The database and Integration Service produce different output when the following settings and conversions are different:
  • Nulls treated as the highest or lowest value
    . The Integration Service and a database can treat null values differently. For example, you want to push a Sorter transformation to an Oracle database. In the session, you configure nulls as the lowest value in the sort order. Oracle treats null values as the highest value in the sort order.
  • Sort order
    . The Integration Service and a database can use different sort orders. For example, you want to push the transformations in a session to a Microsoft SQL Server database, which is configured to use a sort order that is not case sensitive.

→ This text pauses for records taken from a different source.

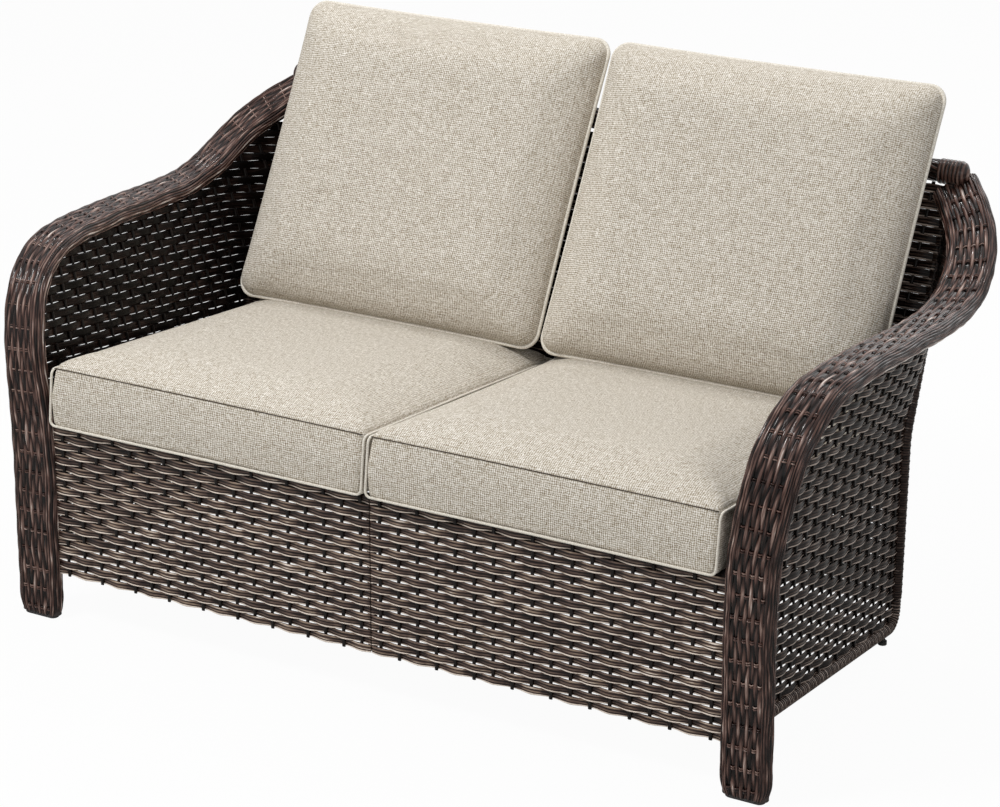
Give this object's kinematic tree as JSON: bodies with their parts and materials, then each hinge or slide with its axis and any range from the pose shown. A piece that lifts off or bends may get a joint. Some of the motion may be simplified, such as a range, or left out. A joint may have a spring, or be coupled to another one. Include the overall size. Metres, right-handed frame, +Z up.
{
  "type": "patio loveseat",
  "caption": "Outdoor loveseat with woven arms, skirt and sides on a bent tube frame, loose box seat cushions and leaning pillow back cushions.",
  "frame": {"origin": "on the floor under the middle of the whole piece: centre of the bounding box in X and Y, bottom of the feet in Z", "axes": "+X to the right as seen from the front, +Y from front to back, +Z up"},
  "size_m": [1.4134, 0.8296, 0.8382],
  "materials": {
    "woven_strand": "satin dark brown woven resin strands",
    "frame_metal": "dark brown powder coat",
    "plastic_foot": "moulded black plastic",
    "steel_fastener": "zinc-plated",
    "cushion_fabric": "oatmeal linen-look outdoor cloth",
    "piping_fabric": "light oatmeal cord piping",
    "cushion_filling": "pale foam and fibre filling"
  },
  "bodies": {
    "frame": {"apron_center_post": "frame_metal", "arm_band_left": "woven_strand", "arm_band_right": "woven_strand", "arm_tube_inner_left": "frame_metal", "arm_tube_inner_right": "frame_metal", "arm_tube_outer_left": "frame_metal", "arm_tube_outer_right": "frame_metal", "back_center_post": "frame_metal", "back_panel_left": "woven_strand", "back_panel_right": "woven_strand", "band_ties_left": "frame_metal", "band_ties_right": "frame_metal", "front_foot_left": "plastic_foot", "front_foot_right": "plastic_foot", "rail_wrap_left": "woven_strand", "rail_wrap_right": "woven_strand", "rear_apron_left": "woven_strand", "rear_apron_right": "woven_strand", "rear_bottom_rail": "frame_metal", "rear_brackets": "frame_metal", "rear_glide_left": "plastic_foot", "rear_glide_right": "plastic_foot", "seat_bolts": "steel_fastener", "seat_center_rail": "frame_metal", "seat_front_rail": "frame_metal", "seat_rear_rail": "frame_metal", "seat_side_rail_left": "frame_metal", "seat_side_rail_right": "frame_metal", "seat_slats_left": "frame_metal", "seat_slats_right": "frame_metal", "seat_washers": "steel_fastener", "side_panel_left": "woven_strand", "side_panel_right": "woven_strand", "side_tube_left": "frame_metal", "side_tube_right": "frame_metal", "skirt_center_bar": "frame_metal", "skirt_panel_left": "woven_strand", "skirt_panel_right": "woven_strand", "skirt_rod": "frame_metal", "top_rail_caps": "plastic_foot", "top_rail_tube": "frame_metal", "top_rail_wrap": "woven_strand"},
    "seat_cushion_left": {"seat_cover_left": "cushion_fabric", "seat_foam_left": "cushion_filling", "seat_piping_left": "piping_fabric"},
    "back_cushion_left": {"back_cover_left": "cushion_fabric", "back_filling_left": "cushion_filling", "back_piping_left": "piping_fabric"},
    "seat_cushion_right": {"seat_cover_right": "cushion_fabric", "seat_foam_right": "cushion_filling", "seat_piping_right": "piping_fabric"},
    "back_cushion_right": {"back_cover_right": "cushion_fabric", "back_filling_right": "cushion_filling", "back_piping_right": "piping_fabric"}
  },
  "joints": [
    {"name": "seat_cushion_left_slide", "type": "slide", "parent": "frame", "child": "seat_cushion_left", "axis": [0, -0.9914, 0.1305], "range_m": [0, 0.1]},
    {"name": "seat_cushion_right_slide", "type": "slide", "parent": "frame", "child": "seat_cushion_right", "axis": [0, -0.9914, 0.1305], "range_m": [0, 0.1]},
    {"name": "back_cushion_left_lift", "type": "slide", "parent": "frame", "child": "back_cushion_left", "axis": [0, 0.2588, 0.9659], "range_m": [0, 0.1]},
    {"name": "back_cushion_right_lift", "type": "slide", "parent": "frame", "child": "back_cushion_right", "axis": [0, 0.2588, 0.9659], "range_m": [0, 0.1]}
  ]
}
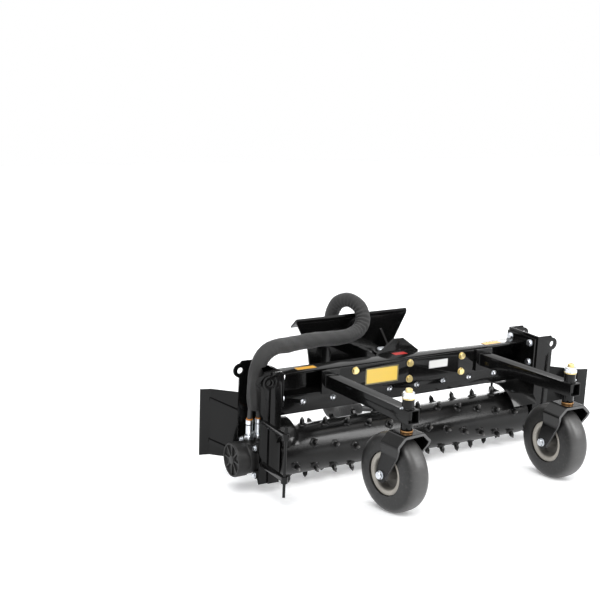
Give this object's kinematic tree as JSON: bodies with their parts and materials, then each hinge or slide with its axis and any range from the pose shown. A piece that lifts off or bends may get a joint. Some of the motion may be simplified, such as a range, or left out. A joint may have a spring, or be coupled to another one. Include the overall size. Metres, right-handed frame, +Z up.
{
  "type": "power rake attachment",
  "caption": "Power rake: toothed roller turned by a hydraulic motor in a steel frame, with caster gauge wheels, bent end plates and an angling hitch plate.",
  "frame": {"origin": "middle of the rigid parts' footprint, on the floor", "axes": "+X along the drum to the end without the motor, +Y to the rear hitch, +Z up"},
  "size_m": [1.648, 1.4549, 0.6615],
  "materials": {
    "frame_black": "gloss black powder coat on steel",
    "drum_black": "black coated steel, worn bright on the tooth points",
    "motor_black": "black painted casting",
    "zinc": "bright zinc plate",
    "yellow_zinc": "yellow zinc plate",
    "bronze": "oiled bronze",
    "rim_grey": "warm grey paint on pressed steel",
    "tyre": "smooth solid rubber",
    "hose_cover": "woven black nylon sleeve over rubber hose"
  },
  "bodies": {
    "frame": {"side_channel_left": "frame_black", "side_channel_right": "frame_black", "cross_beam": "frame_black", "beam_pad_left": "frame_black", "beam_pad_right": "frame_black", "face_plate": "frame_black", "strip_hanger": "frame_black", "deflector_strip": "frame_black", "end_guard_left": "frame_black", "end_guard_right": "frame_black", "motor_body": "motor_black", "motor_cap": "motor_black", "motor_plate": "frame_black", "hose_fitting_1": "zinc", "hose_fitting_2": "zinc", "drum_bearing": "frame_black", "wheel_arm_left": "frame_black", "spindle_boss_left": "frame_black", "wheel_arm_right": "frame_black", "spindle_boss_right": "frame_black", "end_plate_left": "frame_black", "wing_hinge_left": "frame_black", "end_plate_right": "frame_black", "wing_hinge_right": "frame_black", "hitch_yoke": "frame_black", "king_pin": "zinc", "hose_sleeve": "hose_cover", "hose_stub_1": "hose_cover", "hose_stub_2": "hose_cover", "hose_tail_1": "hose_cover", "hose_coupler_1": "zinc", "hose_tail_2": "hose_cover", "hose_coupler_2": "zinc"},
    "drum": {"toothed_drum": "drum_black", "drum_end_left": "drum_black", "drum_end_right": "drum_black"},
    "caster_left": {"caster_fork_left": "frame_black", "spindle_left": "yellow_zinc", "thrust_washer_left": "bronze", "spindle_washer_left": "yellow_zinc", "spindle_nut_left": "zinc", "axle_bolt_left": "zinc"},
    "wheel_left": {"wheel_rim_left": "rim_grey", "tyre_left": "tyre"},
    "caster_right": {"caster_fork_right": "frame_black", "spindle_right": "yellow_zinc", "thrust_washer_right": "bronze", "spindle_washer_right": "yellow_zinc", "spindle_nut_right": "zinc", "axle_bolt_right": "zinc"},
    "wheel_right": {"wheel_rim_right": "rim_grey", "tyre_right": "tyre"},
    "hitch": {"hitch_tongue": "frame_black", "receiver_plate": "frame_black", "receiver_hook": "frame_black"}
  },
  "joints": [
    {"name": "drum_spin", "type": "hinge", "parent": "frame", "child": "drum", "pos_m": [0, 0.12632, 0.12933], "axis": [1, 0, 0], "continuous": true},
    {"name": "caster_swivel_left", "type": "hinge", "parent": "frame", "child": "caster_left", "pos_m": [-0.381, -0.45111, 0.30874], "axis": [0, -0.1067, 0.9943], "continuous": true},
    {"name": "wheel_spin_left", "type": "hinge", "parent": "caster_left", "child": "wheel_left", "pos_m": [-0.38709, -0.38395, 0.14799], "axis": [0.9925, 0.1212, 0.013], "continuous": true},
    {"name": "caster_swivel_right", "type": "hinge", "parent": "frame", "child": "caster_right", "pos_m": [0.381, -0.45111, 0.30874], "axis": [0, -0.1067, 0.9943], "continuous": true},
    {"name": "wheel_spin_right", "type": "hinge", "parent": "caster_right", "child": "wheel_right", "pos_m": [0.381, -0.38358, 0.14803], "axis": [1, 0, 0], "continuous": true},
    {"name": "hitch_angle", "type": "hinge", "parent": "frame", "child": "hitch", "pos_m": [0, 0.25483, 0.41266], "axis": [0, -0.1067, 0.9943], "range_deg": [-20, 20]}
  ]
}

You configure the session properties to use the binary sort order, which is case sensitive. The results differ based on whether the Integration Service or Microsoft SQL Server database process the transformation logic.
  • Case sensitivity.
    The Integration Service and a database can treat case sensitivity differently. For example, the Integration Service uses case sensitive queries and the database does not. A Filter transformation uses the following filter condition: IIF(col_varchar2 = ‘CA’, TRUE, FALSE). You need the database to return rows that match ‘CA.’ However, if you push this transformation logic to a Microsoft SQL Server database that is not case sensitive, it returns rows that match the values ‘Ca,’ ‘ca,’ ‘cA,’ and ‘CA.’
  • Numeric values converted to character values
    . The Integration Service and a database can convert the same numeric value to a character value in different formats. The database can convert numeric values to an unacceptable character format. For example, a table contains the number 1234567890. When the Integration Service converts the number to a character value, it inserts the characters ‘1234567890.’ However, a database might convert the number to ‘1.2E9.’ The two sets of characters represent the same value. However, if you require the characters in the format ‘1234567890,’ you can disable pushdown optimization.
  • Precision
    . The Integration Service and a database can have different precision for particular datatypes. Transformation datatypes use a default numeric precision that can vary from the native datatypes. For example, a transformation Decimal datatype has a precision of 1-28. The corresponding Teradata Decimal datatype has a precision of 1-18. The results can vary if the database uses a different precision than the Integration Service.